The present invention relates generally to semiconductor device manufacturing, and, more particularly, to a method and apparatus for improved ellipsometric measurement of ultrathin films.
Ellipsometry is an optical technique that uses polarized light to probe the properties of a sample. One of the most common applications of ellipsometry is the analysis of thin films. Through the analysis of the state of polarization of the light that interacts with a sample, ellipsometry can yield certain information about the properties of such films. For example, depending on what is already known about the sample, the technique can probe a range of properties including the layer thickness, index of refraction, morphology, or chemical composition.
Generally, optical ellipsometry may be defined as the measurement of the state of polarized light waves. An ellipsometer measures the changes in the polarization state of light when it interacts with a sample. The most common ellipsometer configuration is a reflection ellipsometer, although transmission ellipsometers are also sometimes used. If linearly polarized light of a known orientation is reflected or transmitted at oblique incidence from a sample surface, then the resultant light becomes elliptically polarized. The shape and orientation of the ellipse depends on the angle of incidence, the direction of the polarization of the incident light, the wavelength of the incident light, and the Fresnel properties of the surface.
The polarization of the light is measured for use in determining certain characteristics of the sample. For example, in one conventional null ellipsometer, the polarization of the reflected light may be measured with a quarter-wave plate, followed by an analyzer. The orientation of the quarter-wave plate and the analyzer are varied until no light passes though the analyzer (i.e., a null is attained). Based on these orientations and the direction of polarization of the incident light, a description of the state of polarization of the light reflected from the surface may be calculated and the sample properties deduced.
Two characteristics of ellipsometry make its use particularly attractive in the field of semiconductor manufacturing. First, since ellipsometry is a nondestructive technique, it is suitable for in situ observation of a sample. Second, the technique is extremely sensitive in that small changes of a film may, in certain instances, be measured down to a sub-monolayer of atoms or molecules. Accordingly, ellipsometry has been widely used in areas such as physics, chemistry, materials science, biology, metallurgical engineering and biomedical engineering, to name a few. At the same time, however, advances in microelectronics fabrication are rapidly surpassing current capabilities in metrology. In order to enable the continued scaling of future generations of microelectronics, advances in specific metrology capabilities must also follow suit, such as the ability to measure the properties of ultra-thin films (e.g., thicknesses on the order of 20 angstroms or less) over sub-micron lateral dimensions.
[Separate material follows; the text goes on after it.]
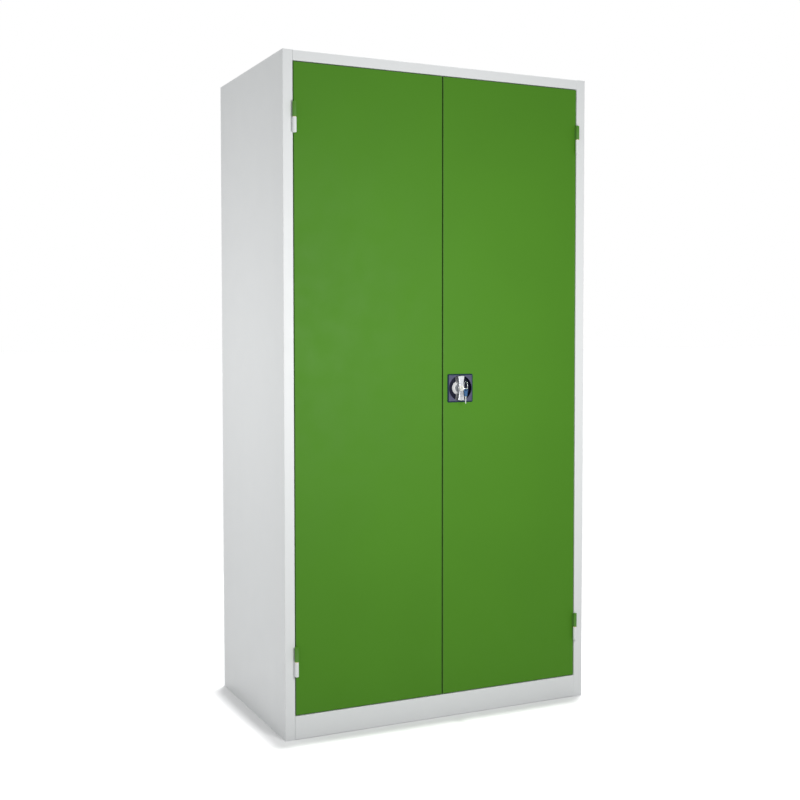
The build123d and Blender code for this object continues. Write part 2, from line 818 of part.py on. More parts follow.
def pinion_tooth():
    """The section of the tooth that points along local X, from the centre to its tip."""
    base_radius = pitch_radius * math.cos(math.radians(pressure_angle))
    tip_radius = pitch_radius + rack_addendum
    base_half = tooth_half_angle(base_radius)
    pitch_half = tooth_half_angle(pitch_radius)
    tip_half = tooth_half_angle(tip_radius)
    tip_start = on_gear(tip_radius, -tip_half)
    tip_end = on_gear(tip_radius, tip_half)
    with BuildSketch() as tooth:
        with BuildLine():
            Line((0, 0), on_gear(base_radius, -base_half))
            ThreePointArc(
                on_gear(base_radius, -base_half), on_gear(pitch_radius, -pitch_half), tip_start
            )
            ThreePointArc(tip_start, (tip_radius, 0), tip_end)
            ThreePointArc(tip_end, on_gear(pitch_radius, pitch_half), on_gear(base_radius, base_half))
            Line(on_gear(base_radius, base_half), (0, 0))
        make_face()
    return tooth.sketch


with BuildPart() as pinion:
    with BuildSketch(at_lock(pinion_back_y)):
        Circle(pitch_radius - gear_dedendum)
        with PolarLocations(0, pinion_teeth):
            add(pinion_tooth())
        Rectangle(spindle_square, spindle_square, mode=Mode.SUBTRACT)
    extrude(amount=pinion_width)
keep("pinion", pinion)


def rack_section():
    """The rack on the left of the pinion, with a tooth space level with the pinion's axis."""
    tooth_pitch = math.pi * gear_module
    half_tooth = tooth_pitch / 4 - gear_backlash / 4
    slope = math.tan(math.radians(pressure_angle))
    root_x = -(pitch_radius + gear_dedendum)
    tip_x = -(pitch_radius - rack_addendum)
    back_x = -(rod_offset + rod_radius)
    half_root = half_tooth + gear_dedendum * slope
    half_tip = half_tooth - rack_addendum * slope
    teeth_below = int(rack_below / tooth_pitch)
    teeth_above = 2
    with BuildSketch() as outline:
        with Locations(((root_x + back_x) / 2, (rack_above - rack_below) / 2)):
            Rectangle(root_x - back_x, rack_above + rack_below)
        for number in range(1 - teeth_below, 1 + teeth_above):
            tooth_z = (number - 0.5) * tooth_pitch
            with BuildLine():
                Polyline(
                    (root_x - rack_addendum, tooth_z - half_root),
                    (root_x, tooth_z - half_root),
                    (tip_x, tooth_z - half_tip),
                    (tip_x, tooth_z + half_tip),
                    (root_x, tooth_z + half_root),
                    (root_x - rack_addendum, tooth_z + half_root),
                    close=True,
                )
            make_face()
    return outline.sketch


with BuildPart() as upper_rack:
    with BuildSketch(at_lock(rod_y + rack_thickness / 2)):
        add(rack_section())
    extrude(amount=rack_thickness)
keep("upper_rack", upper_rack)

with BuildPart() as lower_rack:
    with BuildSketch(at_lock(rod_y + rack_thickness / 2)):
        add(rack_section(), rotation=180)
    extrude(amount=rack_thickness)
keep("lower_rack", lower_rack)

upper_rod_top = opening_top - stop_lip - rod_end_gap
lower_rod_bottom = floor_top + rod_end_gap

with BuildPart() as upper_rod:
    with BuildSketch(Plane.XY.offset(lock_z + rack_above)):
        with Locations((lock_x - rod_offset, rod_y)):
            Circle(rod_radius)
    extrude(amount=upper_rod_top - lock_z - rack_above)
    chamfer(upper_rod.faces().sort_by(Axis.Z)[-1].edges(), rod_taper)
keep("upper_rod", upper_rod)

with BuildPart() as lower_rod:
    with BuildSketch(Plane.XY.offset(lower_rod_bottom)):
        with Locations((lock_x + rod_offset, rod_y)):
            Circle(rod_radius)
    extrude(amount=lock_z - rack_above - lower_rod_bottom)
    chamfer(lower_rod.faces().sort_by(Axis.Z)[0].edges(), rod_taper)
keep("lower_rod", lower_rod)

with BuildPart() as latch_cam:
    # the arm hangs down at rest and cranks forward, to lie close behind the door returns
    nose_front_y = door_back_y + cam_flange_gap
    cam_line = (
        (cam_front_y, lock_z + cam_head),
        (cam_front_y, lock_z - cam_crank_at),
        (nose_front_y, lock_z - cam_crank_at - cam_crank_run),
        (nose_front_y, lock_z - cam_length),
    )
    cam_bends = (cam_thickness, 2 * cam_thickness)
    with BuildSketch(Plane.YZ.offset(lock_x)):
        add(folded_section(cam_line, cam_bends, cam_thickness, Side.LEFT))
    extrude(amount=cam_width / 2, both=True)
    with BuildSketch(at_lock(cam_back_y)):
        Rectangle(spindle_square, spindle_square)
    extrude(amount=cam_thickness, mode=Mode.SUBTRACT)
keep("latch_cam", latch_cam)

with BuildPart() as cam_screw:
    with BuildSketch(at_lock(cam_back_y)):
        Circle(cam_screw_radius)
    extrude(amount=cam_screw_length)
    with BuildSketch(at_lock(cam_back_y + cam_screw_head)):
        Circle(cam_screw_head_radius)
    extrude(amount=cam_screw_head)
    fillet(cam_screw.faces().sort_by(Axis.Y)[-1].edges(), cam_screw_head / 2)
keep("cam_screw", cam_screw)

# ---------------------------------------------------------------- cylinder, keys and ring

with BuildPart() as lock_cylinder:
    with BuildSketch(at_lock(cylinder_back_y)):
        Circle(cylinder_radius)
        Circle(plug_radius + plug_fit, mode=Mode.SUBTRACT)
    extrude(amount=cylinder_length)
keep("lock_cylinder", lock_cylinder)

with BuildPart() as cylinder_plug:
    plug_length = cylinder_length + plug_proud - plug_tail_gap
    with BuildSketch(at_lock(plug_front_y)):
        Circle(plug_radius)
    extrude(amount=-plug_length)
    with BuildSketch(at_lock(plug_front_y)):
        Rectangle(key_blade_width + 2 * key_slot_fit, key_blade_thickness + 2 * key_slot_fit)
    extrude(amount=-key_blade_length - key_slot_fit, mode=Mode.SUBTRACT)
keep("cylinder_plug", cylinder_plug)

with BuildPart() as inserted_key:
    with BuildSketch(Plane.XY.offset(lock_z - key_blade_thickness / 2)):
        with Locations((lock_x, plug_front_y + key_blade_length / 2)):
            Rectangle(key_blade_width, key_blade_length)
        with Locations((lock_x, plug_front_y - (key_neck + key_bow_radius) / 2)):
            Rectangle(key_neck_width, key_neck + key_bow_radius)
    extrude(amount=key_blade_thickness)
    with BuildSketch(Plane.XY.offset(lock_z - key_bow_thickness / 2)):
        with Locations((lock_x, bow_y)):
            Circle(key_bow_radius)
    extrude(amount=key_bow_thickness)
    with BuildSketch(Plane.XY.offset(lock_z - key_bow_thickness / 2)):
        with Locations((lock_x, key_hole_y)):
            Circle(key_hole_radius)
    extrude(amount=key_bow_thickness, mode=Mode.SUBTRACT)
keep("inserted_key", inserted_key)

ring_plane = Plane(origin=(lock_x, ring_y, ring_z), x_dir=(0, 1, 0), z_dir=(1, 0, 0))

with BuildPart(ring_plane) as key_ring:
    Torus(ring_radius, ring_wire)
keep("key_ring", key_ring)

with BuildPart() as spare_key_head:
    head_top_z = spare_hole_z + spare_hole_radius + spare_hole_rim
    head_middle_z = head_top_z - spare_head_height / 2
    head_bottom_z = head_top_z - spare_head_height
    with BuildSketch(facing(ring_y + spare_head_thickness / 2)):
        with Locations((lock_x, head_middle_z)):
            RectangleRounded(spare_head_width, spare_head_height, spare_head_corner)
        with Locations((lock_x, spare_hole_z)):
            Circle(spare_hole_radius, mode=Mode.SUBTRACT)
    extrude(amount=spare_head_thickness)
keep("spare_key_head", spare_key_head)

with BuildPart() as spare_key_blade:
    with BuildSketch(facing(ring_y + spare_blade_thickness / 2)):
        with Locations((lock_x, head_bottom_z - spare_blade_length / 2)):
            Rectangle(spare_blade_width, spare_blade_length)
    extrude(amount=spare_blade_thickness)
    tip_edges = spare_key_blade.faces().sort_by(Axis.Z)[0].edges().filter_by(Axis.Y)
    chamfer(tip_edges, spare_tip)
keep("spare_key_blade", spare_key_blade)

# ---------------------------------------------------------------- rod guides and shoot bolts


def guide(x, z, hole_radius):
    """An angle bracket on the inside of a door's skin, with a hole that guides a rod."""
    skin_y = front_y + door_sheet
    reach = rod_y + hole_radius + guide_rim
    line = ((skin_y, z - guide_foot), (skin_y, z), (reach, z))
    with BuildPart() as bracket:
        with BuildSketch(Plane.YZ.offset(x)):
            add(folded_section(line, (2 * guide_sheet,), guide_sheet, Side.RIGHT))
        extrude(amount=guide_width / 2, both=True)
        with BuildSketch(Plane.XY.offset(z)):
            with Locations((x, rod_y)):
                Circle(hole_radius)
        extrude(amount=-guide_sheet, mode=Mode.SUBTRACT)
    return bracket


upper_rod_x = lock_x - rod_offset
lower_rod_x = lock_x + rod_offset

with BuildPart() as rod_guides:
    rod_hole = rod_radius + guide_fit
    add(guide(upper_rod_x, lock_z + guide_lock_distance, rod_hole).part)
    add(guide(upper_rod_x, door_top - guide_end_distance, rod_hole).part)
    add(guide(lower_rod_x, lock_z - guide_lock_distance, rod_hole).part)
    add(guide(lower_rod_x, door_bottom + guide_end_distance, rod_hole).part)
keep("rod_guides", rod_guides)

bolt_spans = {
    "upper": (upper_rod_top - bolt_length, upper_rod_top),
    "lower": (lower_rod_bottom, lower_rod_bottom + bolt_length),
}

with BuildPart() as bolt_guides:
    for low_z, high_z in bolt_spans.values():
        for guide_z in (low_z + bolt_guide_inset, high_z - bolt_guide_inset):
            add(guide(-bolt_from_centre, guide_z, bolt_radius + guide_fit).part)
keep("bolt_guides", bolt_guides)

for word, (low_z, high_z) in bolt_spans.items():
    knob_z = (low_z + high_z) / 2
    with BuildPart() as shoot_bolt:
        with BuildSketch(Plane.XY.offset(low_z)):
            with Locations((-bolt_from_centre, rod_y)):
                Circle(bolt_radius)
        extrude(amount=bolt_length)
        chamfer(shoot_bolt.edges().filter_by(GeomType.CIRCLE), rod_taper)
        with BuildSketch(facing(rod_y + bolt_knob_length)):
            with Locations((-bolt_from_centre, knob_z)):
                Circle(bolt_knob_radius)
        extrude(amount=bolt_knob_length)
        fillet(shoot_bolt.faces().sort_by(Axis.Y)[-1].edges(), bolt_knob_radius / 2)
    keep(f"{word}_shoot_bolt", shoot_bolt)

# ---------------------------------------------------------------- files

os.makedirs("parts", exist_ok=True)
for name, built in pieces.items():
    export_step(built.part, f"parts/{name}.step")
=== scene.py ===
import json
import math

import bmesh
import bpy
from mathutils import Euler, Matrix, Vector


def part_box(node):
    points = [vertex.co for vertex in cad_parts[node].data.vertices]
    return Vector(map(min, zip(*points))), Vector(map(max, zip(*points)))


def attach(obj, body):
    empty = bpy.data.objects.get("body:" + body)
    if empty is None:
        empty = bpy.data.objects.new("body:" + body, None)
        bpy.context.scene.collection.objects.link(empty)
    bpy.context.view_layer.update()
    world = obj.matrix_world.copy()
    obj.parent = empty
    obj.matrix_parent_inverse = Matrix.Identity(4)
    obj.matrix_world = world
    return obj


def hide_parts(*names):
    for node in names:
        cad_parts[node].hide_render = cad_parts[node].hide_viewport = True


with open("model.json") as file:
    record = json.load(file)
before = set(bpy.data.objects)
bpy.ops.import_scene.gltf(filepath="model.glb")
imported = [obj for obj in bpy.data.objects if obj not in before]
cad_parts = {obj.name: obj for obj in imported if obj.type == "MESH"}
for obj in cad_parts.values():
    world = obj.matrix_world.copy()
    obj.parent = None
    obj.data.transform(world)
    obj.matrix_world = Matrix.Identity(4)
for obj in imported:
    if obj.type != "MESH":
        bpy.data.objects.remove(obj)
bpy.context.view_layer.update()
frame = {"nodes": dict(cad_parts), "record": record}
scene = bpy.context.scene


def box_of(node):
    """The two far corners of a CAD piece's box at rest, in metres."""
    return tuple(Vector(corner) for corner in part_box(node))


def linear(r, g, b):
    """A display colour of 0 to 255 as linear light."""
    return tuple(
        c / 255 / 12.92 if c / 255 <= 0.04045 else ((c / 255 + 0.055) / 1.055) ** 2.4
        for c in (r, g, b)
    )


# ---------------------------------------------------------------- places, in metres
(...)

Unfortunately, existing ellipsometry systems have difficulty in measuring and distinguishing between certain characteristics (e.g., index of refraction, thickness, etc.) of ultrathin films having varying optical properties. In the past, certain optical properties (such as material composition) have been assumed for thin films such as gate dielectrics where the dielectric material utilized was an oxide or nitride material, for example. However, with the use of more advanced ultrathin gate dielectrics, the traditional assumptions as to the composition of the dielectric material are no longer reliable for use in ellipsometric measurements. In particular, these ultrathin films do not produce enough of a phase shift on an incident beam to adequately distinguish between film thickness and film composition. Thus, a need exists for improving conventional ellipsometric techniques so as to be able to reliably obtain the desired measurements of advanced ultrathin films.